Two Go values are is-equal if they are the same Object pointer. Concrete types embed pointer headers, so identity is pointer identity.

func Is(a, b Object) bool {
return a == b
}

Singletons (None, True, False, the small-int cache) preserve identity across constructions because the constructor returns the cached pointer.

Equality (==)

== calls the type's tp_richcompare. v0.2 lands a richcompare slot on Type and the four builtins that need it for the gate:

  • int: numeric equality with int/bool/float.
  • float: numeric equality.
  • bool: numeric equality (True == 1, False == 0).
  • tuple: elementwise equality, fall through to identity.
  • Other types in v0.2 (list, dict, slice, range): identity only. Full richcompare lands in v0.4 alongside string equality.

Hash (__hash__)

Hashable in v0.2: int, float, bool, None, tuple. Unhashable: list, dict. Frozenset arrives in v0.4 with the real SipHash.
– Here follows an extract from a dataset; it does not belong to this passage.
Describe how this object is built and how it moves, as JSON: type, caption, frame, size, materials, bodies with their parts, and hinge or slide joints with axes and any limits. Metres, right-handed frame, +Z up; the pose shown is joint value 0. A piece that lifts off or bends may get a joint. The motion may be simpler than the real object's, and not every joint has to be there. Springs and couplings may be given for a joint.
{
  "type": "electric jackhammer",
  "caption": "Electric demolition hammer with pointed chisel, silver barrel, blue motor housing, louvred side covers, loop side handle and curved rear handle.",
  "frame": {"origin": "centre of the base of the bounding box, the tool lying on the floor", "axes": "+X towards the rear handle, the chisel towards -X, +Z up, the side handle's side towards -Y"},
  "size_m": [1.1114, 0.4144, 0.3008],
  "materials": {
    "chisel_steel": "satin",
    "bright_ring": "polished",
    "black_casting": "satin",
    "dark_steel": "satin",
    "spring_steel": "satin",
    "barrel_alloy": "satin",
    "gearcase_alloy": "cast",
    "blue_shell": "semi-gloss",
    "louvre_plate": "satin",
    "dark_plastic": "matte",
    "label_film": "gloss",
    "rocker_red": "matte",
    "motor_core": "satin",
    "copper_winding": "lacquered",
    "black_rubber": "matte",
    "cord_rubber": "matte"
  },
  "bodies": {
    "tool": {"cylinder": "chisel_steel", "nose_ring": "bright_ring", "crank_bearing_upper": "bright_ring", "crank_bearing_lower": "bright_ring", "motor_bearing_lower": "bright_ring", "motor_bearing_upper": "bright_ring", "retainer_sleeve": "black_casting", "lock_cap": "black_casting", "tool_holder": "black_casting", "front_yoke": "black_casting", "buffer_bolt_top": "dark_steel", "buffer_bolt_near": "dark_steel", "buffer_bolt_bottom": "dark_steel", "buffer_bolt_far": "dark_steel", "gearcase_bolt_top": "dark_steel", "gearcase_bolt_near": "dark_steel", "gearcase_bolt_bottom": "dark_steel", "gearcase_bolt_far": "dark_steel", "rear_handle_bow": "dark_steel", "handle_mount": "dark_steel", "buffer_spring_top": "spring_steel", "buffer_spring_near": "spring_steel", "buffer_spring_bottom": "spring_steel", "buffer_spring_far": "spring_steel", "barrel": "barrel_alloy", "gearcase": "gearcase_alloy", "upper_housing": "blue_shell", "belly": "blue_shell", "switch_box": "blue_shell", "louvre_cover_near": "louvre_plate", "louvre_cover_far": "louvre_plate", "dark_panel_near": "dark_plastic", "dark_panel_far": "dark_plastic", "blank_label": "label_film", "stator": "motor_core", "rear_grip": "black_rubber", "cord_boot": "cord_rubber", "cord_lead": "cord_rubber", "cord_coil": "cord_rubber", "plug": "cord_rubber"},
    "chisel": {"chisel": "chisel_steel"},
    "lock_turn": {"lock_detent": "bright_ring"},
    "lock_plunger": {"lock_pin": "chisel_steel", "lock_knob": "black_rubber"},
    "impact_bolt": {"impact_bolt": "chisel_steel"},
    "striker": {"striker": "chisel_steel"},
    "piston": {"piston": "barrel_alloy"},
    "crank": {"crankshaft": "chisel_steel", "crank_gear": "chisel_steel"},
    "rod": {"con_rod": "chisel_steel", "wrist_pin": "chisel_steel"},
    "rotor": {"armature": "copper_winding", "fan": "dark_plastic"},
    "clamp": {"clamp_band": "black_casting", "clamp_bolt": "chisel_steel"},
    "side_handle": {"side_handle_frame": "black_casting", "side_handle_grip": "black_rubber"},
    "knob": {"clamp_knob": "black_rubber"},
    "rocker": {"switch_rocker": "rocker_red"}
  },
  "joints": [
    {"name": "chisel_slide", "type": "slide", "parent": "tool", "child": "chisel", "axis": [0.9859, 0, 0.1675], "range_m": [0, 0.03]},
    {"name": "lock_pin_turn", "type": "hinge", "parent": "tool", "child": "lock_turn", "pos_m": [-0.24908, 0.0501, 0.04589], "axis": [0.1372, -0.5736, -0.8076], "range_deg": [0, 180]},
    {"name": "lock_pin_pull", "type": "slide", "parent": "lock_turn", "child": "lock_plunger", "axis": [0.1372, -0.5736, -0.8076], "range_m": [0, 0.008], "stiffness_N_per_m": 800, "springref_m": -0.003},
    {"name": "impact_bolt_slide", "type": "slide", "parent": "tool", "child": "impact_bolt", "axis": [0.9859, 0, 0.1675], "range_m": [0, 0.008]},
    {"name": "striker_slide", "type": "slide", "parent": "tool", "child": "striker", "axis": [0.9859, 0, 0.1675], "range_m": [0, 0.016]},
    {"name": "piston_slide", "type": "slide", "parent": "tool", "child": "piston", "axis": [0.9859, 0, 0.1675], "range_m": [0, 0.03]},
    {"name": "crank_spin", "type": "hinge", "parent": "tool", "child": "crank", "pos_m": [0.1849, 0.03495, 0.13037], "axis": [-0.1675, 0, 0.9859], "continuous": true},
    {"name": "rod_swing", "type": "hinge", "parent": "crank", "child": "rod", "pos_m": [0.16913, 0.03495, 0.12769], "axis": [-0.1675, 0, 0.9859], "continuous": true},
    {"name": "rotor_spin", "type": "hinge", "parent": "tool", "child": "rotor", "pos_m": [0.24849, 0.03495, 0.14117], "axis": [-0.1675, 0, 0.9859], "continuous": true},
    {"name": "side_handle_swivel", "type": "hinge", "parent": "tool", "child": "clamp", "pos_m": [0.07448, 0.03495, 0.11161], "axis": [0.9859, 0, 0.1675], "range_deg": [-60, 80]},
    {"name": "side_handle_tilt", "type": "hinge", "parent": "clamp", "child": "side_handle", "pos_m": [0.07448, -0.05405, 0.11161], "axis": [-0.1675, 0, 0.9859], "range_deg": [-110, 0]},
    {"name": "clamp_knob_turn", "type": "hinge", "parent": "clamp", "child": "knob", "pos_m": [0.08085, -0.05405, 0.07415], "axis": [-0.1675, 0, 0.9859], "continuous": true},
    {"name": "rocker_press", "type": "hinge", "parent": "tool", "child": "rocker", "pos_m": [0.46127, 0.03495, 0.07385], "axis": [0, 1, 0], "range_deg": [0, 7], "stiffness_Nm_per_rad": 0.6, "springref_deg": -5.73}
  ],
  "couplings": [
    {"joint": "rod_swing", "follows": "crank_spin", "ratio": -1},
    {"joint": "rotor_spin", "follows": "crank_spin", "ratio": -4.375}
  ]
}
The hash protocol is tp_hash. Returning -1 signals an error in CPython; in gopy we return (int64, error).

type HashFunc func(o Object) (int64, error)
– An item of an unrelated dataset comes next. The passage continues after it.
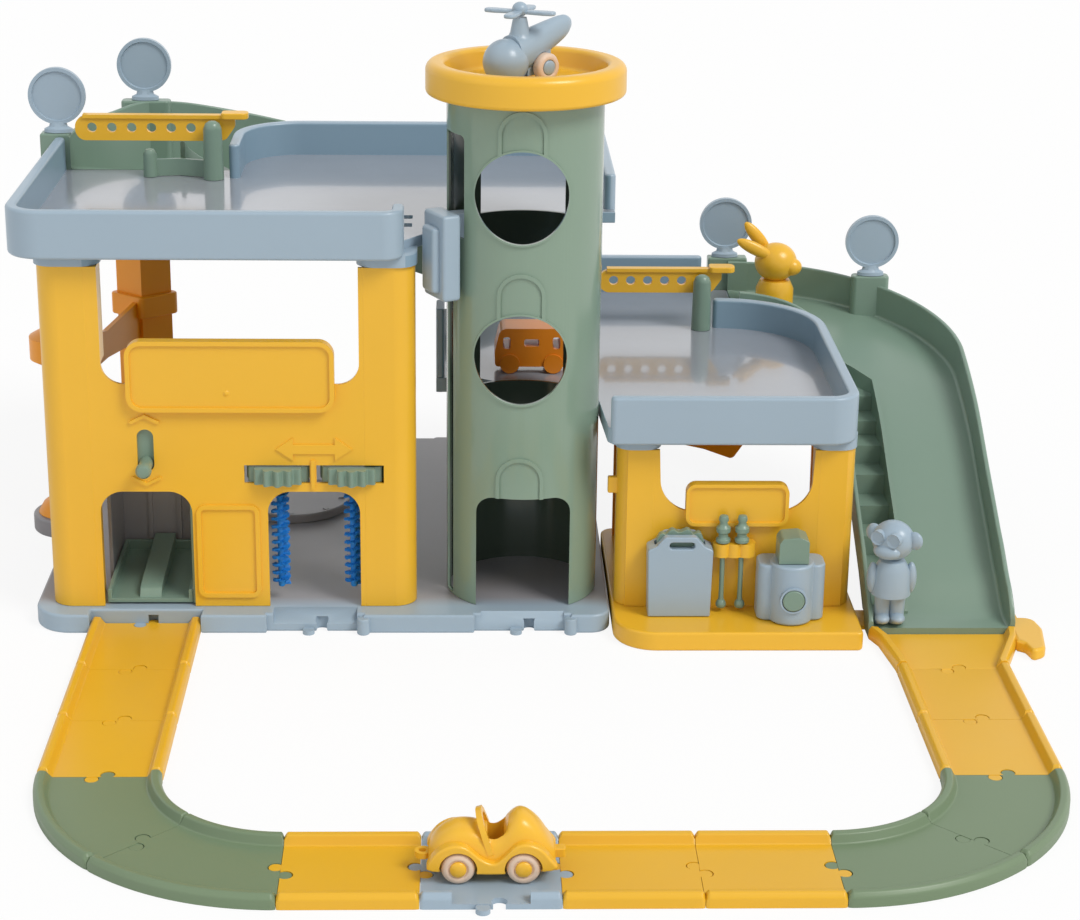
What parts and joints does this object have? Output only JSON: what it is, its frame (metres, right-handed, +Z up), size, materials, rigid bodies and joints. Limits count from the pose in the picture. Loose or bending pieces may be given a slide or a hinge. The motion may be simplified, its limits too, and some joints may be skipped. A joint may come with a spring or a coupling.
{
  "type": "toy parking garage",
  "caption": "Toy parking garage with a hand lift tower, wash bay, hoist, filling station, two curved ramps, barriers, a helipad and a loop of clip-together road.",
  "frame": {"origin": "on the floor under the lift tower's axis, on the underside of the garage floor plate", "axes": "+X to the right along the front, +Y to the back away from the road loop, +Z up"},
  "size_m": [0.743, 0.7936, 0.435],
  "materials": {
    "yellow": "satin moulded plastic",
    "tower_green": "satin moulded plastic",
    "ramp_green": "satin moulded plastic",
    "road_green": "satin moulded plastic",
    "blue_grey": "satin moulded plastic",
    "cream": "satin moulded plastic",
    "brush_blue": "bristles"
  },
  "bodies": {
    "garage": {"road_straight_1": "yellow", "road_straight_2": "yellow", "road_straight_3": "yellow", "road_left_1": "yellow", "road_left_2": "yellow", "road_left_3": "yellow", "road_right_1": "yellow", "road_right_2": "yellow", "front_wall": "yellow", "rear_left_frame": "yellow", "helipad": "yellow", "station_base": "yellow", "station_wall": "yellow", "station_rear_support": "yellow", "lane_support": "yellow", "ramp_funnel": "yellow", "road_curve_1": "road_green", "road_curve_2": "road_green", "road_curve_3": "road_green", "road_curve_4": "road_green", "road_crossing": "blue_grey", "garage_base": "blue_grey", "hoist_guide": "blue_grey", "upper_tray": "blue_grey", "lower_tray": "blue_grey", "sign_a": "blue_grey", "sign_b": "blue_grey", "sign_c": "blue_grey", "sign_d": "blue_grey", "pump_left": "blue_grey", "pump_right": "blue_grey", "upper_barrier_post": "ramp_green", "lower_barrier_post": "ramp_green", "upper_ramp": "ramp_green", "lower_ramp": "ramp_green", "pump_left_insert": "ramp_green", "pump_right_cap": "ramp_green", "pump_right_dial": "ramp_green", "tower_shell": "tower_green"},
    "turntable": {"turntable": "blue_grey"},
    "wash_left": {"wash_wheel_left": "ramp_green", "wash_brush_left": "brush_blue"},
    "wash_right": {"wash_wheel_right": "ramp_green", "wash_brush_right": "brush_blue"},
    "hoist": {"hoist_platform": "ramp_green", "hoist_lever": "ramp_green"},
    "upper_barrier": {"upper_barrier_arm": "yellow"},
    "lower_barrier": {"lower_barrier_arm": "yellow"},
    "lift": {"lift_car": "blue_grey"},
    "helicopter": {"helicopter_body": "blue_grey"},
    "rotor": {"helicopter_rotor": "blue_grey"},
    "heli_wheels": {"helicopter_wheels": "cream"},
    "car": {"car_body": "yellow"},
    "car_front_axle": {"car_wheels_front": "cream"},
    "car_rear_axle": {"car_wheels_rear": "cream"},
    "van": {"van": "yellow"},
    "blue_animal": {"figure_blue": "blue_grey"},
    "yellow_animal": {"figure_yellow": "yellow"},
    "left_nozzle": {"nozzle_left": "ramp_green"},
    "right_nozzle": {"nozzle_right": "ramp_green"}
  },
  "joints": [
    {"name": "turntable_spin", "type": "hinge", "parent": "garage", "child": "turntable", "pos_m": [-0.1747, 0.163, 0.0143], "axis": [0, 0, 1], "continuous": true},
    {"name": "wash_left_spin", "type": "hinge", "parent": "garage", "child": "wash_left", "pos_m": [-0.1709, -0.033, 0.107], "axis": [0, 0, 1], "continuous": true},
    {"name": "wash_right_spin", "type": "hinge", "parent": "garage", "child": "wash_right", "pos_m": [-0.1196, -0.033, 0.107], "axis": [0, 0, 1], "continuous": true},
    {"name": "hoist_lift", "type": "slide", "parent": "garage", "child": "hoist", "axis": [0, 0, 1], "range_m": [0, 0.019]},
    {"name": "upper_barrier_tip", "type": "hinge", "parent": "garage", "child": "upper_barrier", "pos_m": [-0.2287, 0.16095, 0.314], "axis": [0, 1, 0], "range_deg": [0, 45]},
    {"name": "lower_barrier_tip", "type": "hinge", "parent": "garage", "child": "lower_barrier", "pos_m": [0.144, 0.20095, 0.187], "axis": [0, 1, 0], "range_deg": [0, 45]},
    {"name": "lift_travel", "type": "slide", "parent": "garage", "child": "lift", "axis": [0, 0, 1], "range_m": [-0.219, 0.038]},
    {"name": "helicopter_lift_off", "type": "slide", "parent": "garage", "child": "helicopter", "axis": [0, 0, 1], "range_m": [0, 0.06]},
    {"name": "rotor_spin", "type": "hinge", "parent": "helicopter", "child": "rotor", "pos_m": [-0.00454, -0.00161, 0.43], "axis": [0, 0, 1], "continuous": true},
    {"name": "helicopter_wheel_spin", "type": "hinge", "parent": "helicopter", "child": "heli_wheels", "pos_m": [0.00649, 0.00701, 0.3912], "axis": [-0.6157, 0.788, 0], "continuous": true},
    {"name": "car_lift_off", "type": "slide", "parent": "garage", "child": "car", "axis": [0, 0, 1], "range_m": [0, 0.06]},
    {"name": "car_front_axle_spin", "type": "hinge", "parent": "car", "child": "car_front_axle", "pos_m": [-0.0447, -0.4098, 0.0134], "axis": [0, 1, 0], "continuous": true},
    {"name": "car_rear_axle_spin", "type": "hinge", "parent": "car", "child": "car_rear_axle", "pos_m": [-0.0077, -0.4098, 0.0134], "axis": [0, 1, 0], "continuous": true},
    {"name": "van_lift_off", "type": "slide", "parent": "garage", "child": "van", "axis": [0, 0, 1], "range_m": [0, 0.05]},
    {"name": "blue_animal_lift_off", "type": "slide", "parent": "garage", "child": "blue_animal", "axis": [0, 0, 1], "range_m": [0, 0.06]},
    {"name": "yellow_animal_lift_off", "type": "slide", "parent": "garage", "child": "yellow_animal", "axis": [0, 0, 1], "range_m": [0, 0.06]},
    {"name": "left_nozzle_lift_off", "type": "slide", "parent": "garage", "child": "left_nozzle", "axis": [0, 0, 1], "range_m": [0, 0.03]},
    {"name": "right_nozzle_lift_off", "type": "slide", "parent": "garage", "child": "right_nozzle", "axis": [0, 0, 1], "range_m": [0, 0.03]}
  ]
}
v0.2 uses placeholder hash functions that match CPython's algorithm exactly except the SipHash key is all-zero. The v0.1 hash package already produces the per-process key; v0.4 wires it through.

Header alignment

CPython uses pointer-sized alignment. Go does the same automatically. unsafe.Sizeof(Header{}) is 16 bytes on 64-bit (8 for refcount, 8 for type pointer). VarHeader adds 8 for size. Same as CPython.

Borrowed vs owned references

CPython distinguishes borrowed from owned references at the API level. gopy does not. Go GC handles lifetime; the refcount is bookkeeping for finalizers and the cycle collector. We do not write Py_INCREF / Py_DECREF at every borrow. We bump refs only at observable transfer points (assignment to a container, return from a constructor, finalize hooks).

This is a meaningful divergence from CPython's API surface but not from its observable behaviour. As long as __del__ runs at the right time and weakrefs trigger at the right time, the user cannot tell that the underlying counting is sparser.

The exact set of "observable transfer points" lives in 1671 §"Refcount emit points" once v0.10 lands. v0.2 ships a placeholder where Incref and Decref are spam-callable.

File mapping

C sourceGo target
Include/object.h (struct)objects/header.go
Include/object.h (Py_INCREF)objects/refcount.go
Objects/object.c (Py_NewRef)objects/object.go
Objects/object.c (PyObject_Hash)objects/hash.go
Objects/object.c (PyObject_Repr)objects/repr.go

Checklist

Status legend: [x] shipped, [ ] pending, [~] partial / scaffold, [n] deferred / not in scope this phase.

Files

  • [~] objects/header.go: Header, VarHeader, Object interface. Scaffold landed in v0.2; field naming and method set still match this spec, but the embedded-pointer convention for concrete types needs an audit pass once the long port lands.
  • [~] objects/refcount.go: Incref, Decref over atomic.AddInt64. Decref currently no-ops when tp_dealloc is nil; that branch goes away once v0.10 wires the cycle collector.
  • objects/object.go: NewRef, XNewRef, Clear, the protocol helpers from Objects/object.c that are not hash or repr.
  • objects/hash.go: Hash(o) dispatcher that calls tp_hash and threads the per-process SipHash key from hash/. Placeholder zero-key path retired.
  • objects/repr.go: Repr(o), Str(o), plus the recursion guard from Objects/object.c:PyObject_Repr (the Py_ReprEnter/Py_ReprLeave pair).
  • objects/identity.go: Is(a, b), singleton registry hooks.

Surface guarantees

  • Hdr() returns the same *Header for the lifetime of the object. Pinned by the v0.2 gate (dict insert + lookup round-trip).
  • Refcount writes are atomic on every architecture Go supports.
  • Repr and Str round-trip every concrete builtin's value to a string that eval would accept for the literal types. Pinned by compat/repr_test.go (lands with compat/).
  • Hash matches CPython under PYTHONHASHSEED=0 for int, float, bool, None, tuple, bytes, str, frozenset. Pinned by compat/hash_test.go.
  • Is returns true for the documented singletons (None, True, False, NotImplemented, Ellipsis, (), small ints -5..256) across every constructor path.

Refcount emit points (v0.10)

Tracked here so the v0.10 cycle GC has a written contract to honour. Placeholders only until then.

  • Container insert: list append, tuple build, dict insert, set add. Each bumps the refcount of the inserted value.
  • Container remove: list pop / del, dict del, set discard. Each drops one ref.
  • Frame locals: STORE_FAST and friends. The VM owns one ref per local slot.
  • Return value: every C-implemented callable returns an owned ref; the caller must drop it.
  • Weakref callbacks fire before the refcount hits the freelist.

Out of scope for v0.2

  • Free-threaded fields (ob_tid, ob_mutex, ob_gc_bits, ob_ref_local, ob_ref_shared). Land in v0.14 with gc/freethreading.go.
  • Borrowed-vs-owned API surface. gopy does not expose this distinction; see "Borrowed vs owned references" above.
  • tp_dealloc body. Slot exists, body lands per type from v0.3 onward.